Thayer publicly claimed to be the infant’s father; later, when Thayer showed signs of mental instability and Elaine left him for an Irish politician, she legally cut Cummings off from his daughter, who was never told her real father’s identity. Ms. Cheever writes with great compassion in describing their reunion, more than 20 years later, and the delicate circling that led to Cummings’ announcement of his paternity.
Ms. Cheever is the kind of biographer who can maintain both an intimacy and a dispassionate relationship with her subject, as she demonstrated in her fine study of Louisa May Alcott and her group biography of the Concord Transcendentalists in her “American Bloomsbury.”

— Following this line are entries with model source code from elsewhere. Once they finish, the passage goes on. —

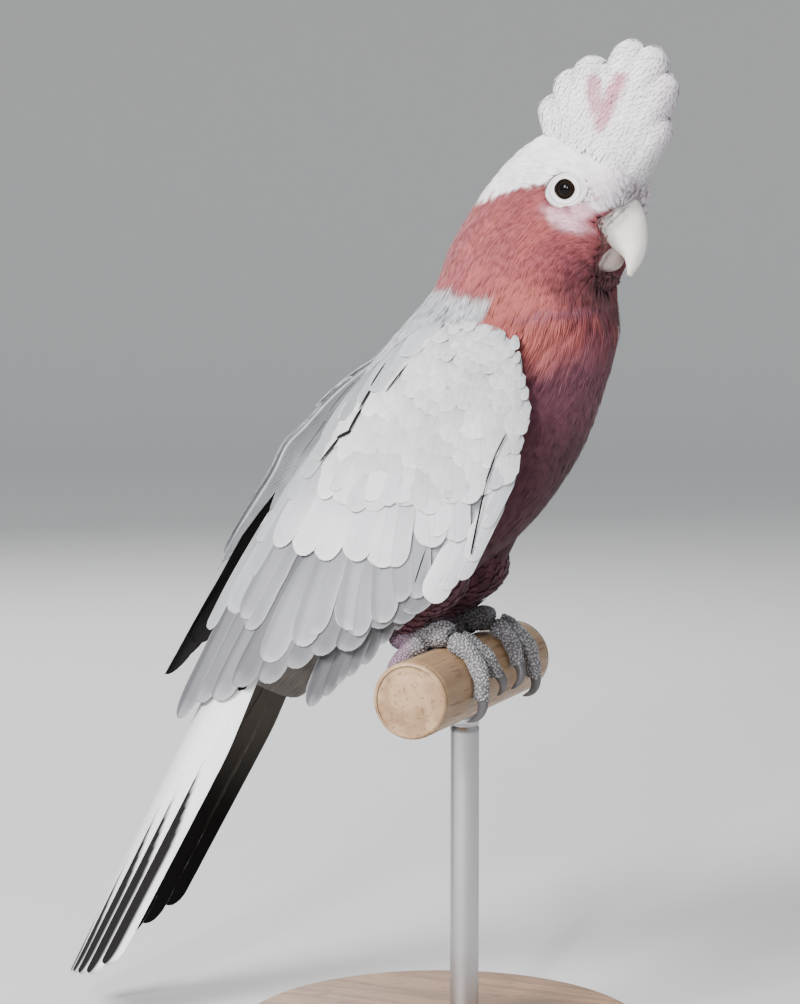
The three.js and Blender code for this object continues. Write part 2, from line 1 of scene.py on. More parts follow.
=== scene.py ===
"""A life-size museum galah on a perch: skin, eyes, bill, feet, plumage and stand.

Sizes are millimetres measured from the top of the perch, as the bird's own parts are, and turn
into the frame's metres where a mesh is made. The bird faces +X and its left side is +Y.
"""
import logging
import math
from dataclasses import dataclass, field, replace
from enum import Enum
from typing import Any, Callable, Optional, Sequence

import bpy
import numpy as np
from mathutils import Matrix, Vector
from mathutils.bvhtree import BVHTree
from mathutils.kdtree import KDTree


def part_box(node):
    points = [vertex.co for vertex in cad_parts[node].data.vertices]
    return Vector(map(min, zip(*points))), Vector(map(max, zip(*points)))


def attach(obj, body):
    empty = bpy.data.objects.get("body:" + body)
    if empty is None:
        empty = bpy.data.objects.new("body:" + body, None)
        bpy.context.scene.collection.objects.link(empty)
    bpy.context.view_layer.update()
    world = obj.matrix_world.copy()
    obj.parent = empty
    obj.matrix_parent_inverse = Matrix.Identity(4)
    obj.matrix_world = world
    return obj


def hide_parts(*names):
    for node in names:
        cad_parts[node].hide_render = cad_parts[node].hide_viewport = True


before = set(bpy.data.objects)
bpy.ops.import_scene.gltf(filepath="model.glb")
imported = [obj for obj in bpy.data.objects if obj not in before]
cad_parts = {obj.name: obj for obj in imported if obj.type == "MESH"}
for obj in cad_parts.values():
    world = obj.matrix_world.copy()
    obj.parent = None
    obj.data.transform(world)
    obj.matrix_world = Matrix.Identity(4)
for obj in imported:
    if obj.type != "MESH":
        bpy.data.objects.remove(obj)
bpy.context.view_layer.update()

LOG = logging.getLogger("galah")
MM = 0.001
PERCH_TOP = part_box("stand_perch")[1].z / MM
TURN = math.radians(-8)
TURN_PIVOT = 20.0
PATCH = 0.003
ROUND = 2 * math.pi
SLANT = math.sqrt(0.75)

Array = np.ndarray
Solid = tuple[Array, Array, Array]
Finish = bpy.types.Material
Random = np.random.Generator
seeded = np.random.default_rng


class Side(Enum):
    """A side of the bird, with the sign of its Y."""

    RIGHT = -1
    LEFT = 1

    @property
    def word(self) -> str:
        """The side's name as the nodes spell it."""
        return self.name.lower()


class Slot(Enum):
    """The record's material slots."""

    ROSE = "rose_plumage"
    WHITE = "white_plumage"
    GREY = "grey_plumage"
    DARK = "dark_plumage"
    FOOT = "foot_skin"
    CLAW = "claw_horn"
    BILL = "bill_horn"
    EYE = "eye"
    PERCH = "perch_wood"
    BASE = "base_wood"
    ROD = "rod_steel"


# ---- numbers


def through(xs: Sequence[float], ys: Any, x: Array) -> Array:
    """Smooth values at x through rising places xs.

    Args:
        xs: The places, in rising order.
        ys: A value or a row of values at each place.
        x: Where to read the curve.

    Returns:
        The values, with a last axis where ys has one.
    """
    xs, ys, x = (np.asarray(v, float) for v in (xs, ys, x))
    last = len(xs) - 1
    after = np.minimum(np.arange(last + 1) + 1, last)
    before = np.maximum(np.arange(last + 1) - 1, 0)
    gaps = (xs[after] - xs[before]).reshape((-1,) + (1,) * (ys.ndim - 1))
    slopes = (ys[after] - ys[before]) / gaps
    i = np.clip(np.searchsorted(xs, x, side="left") - 1, 0, last - 1)
    span = xs[i + 1] - xs[i]
    t = np.clip((x - xs[i]) / span, 0, 1)
    shares = (1 - 3 * t**2 + 2 * t**3, (t - 2 * t**2 + t**3) * span, (t**3 - t**2) * span)
    a, b, c = (share[..., None] if ys.ndim > 1 else share for share in shares)
    return a * ys[i] + b * slopes[i] + (1 - a) * ys[i + 1] + c * slopes[i + 1]


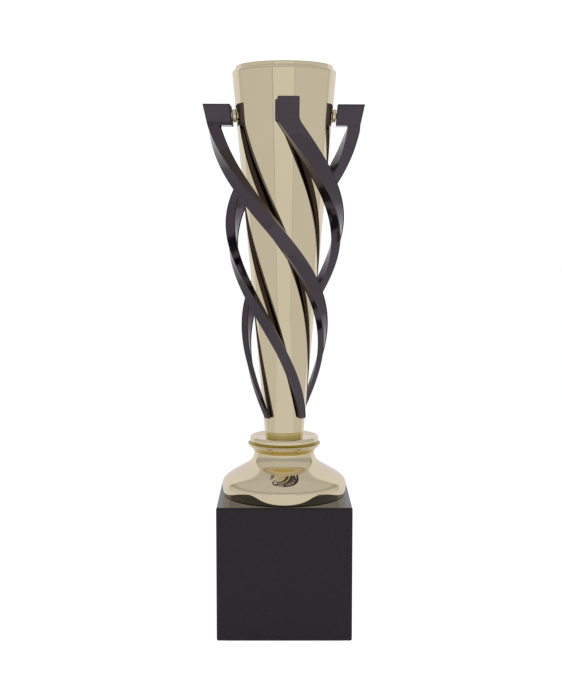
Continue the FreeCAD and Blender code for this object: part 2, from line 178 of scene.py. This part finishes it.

This present work on Cummings, the first to appear since Richard Kennedy’s 1980 “Dreams in the Mirror” to which Ms. Cheever acknowledges a great debt, makes a full circle around Cummings as she details his right-wing political views (he refused to attend a black-tie dinner with the Kennedys at the White House), his stern anti-Communism and support for Joseph McCarthy’s red baiting, and a latent anti-Semitism that at least once went far beyond the genteel racial prejudices of the time.
She includes an especially repugnant anti-Semitic poem that Cummings insisted, over the objections of friends and publishers, was included in his 1950 collection Xaipe, later claiming it had been intended as a parody of anti-Semitic ranting. Few were convinced.
But then there was the amusing 66-year-old man sitting next to her father on that drive to Cummings’ beloved Greenwich Village. When they arrived at Patchin Place, the discreet cul-de-sac off Sixth Avenue where Cummings lived for 40 years, her father declined Cummings’ offer of some coffee and further conversation, maybe a poem or two to discuss.
Cheever and his daughter had a long drive back to Westchester after all, but Ms. Cheever regretted the missed opportunity; and as she begins this deeply satisfying book, she writes, “I would like to take him up on that invitation.”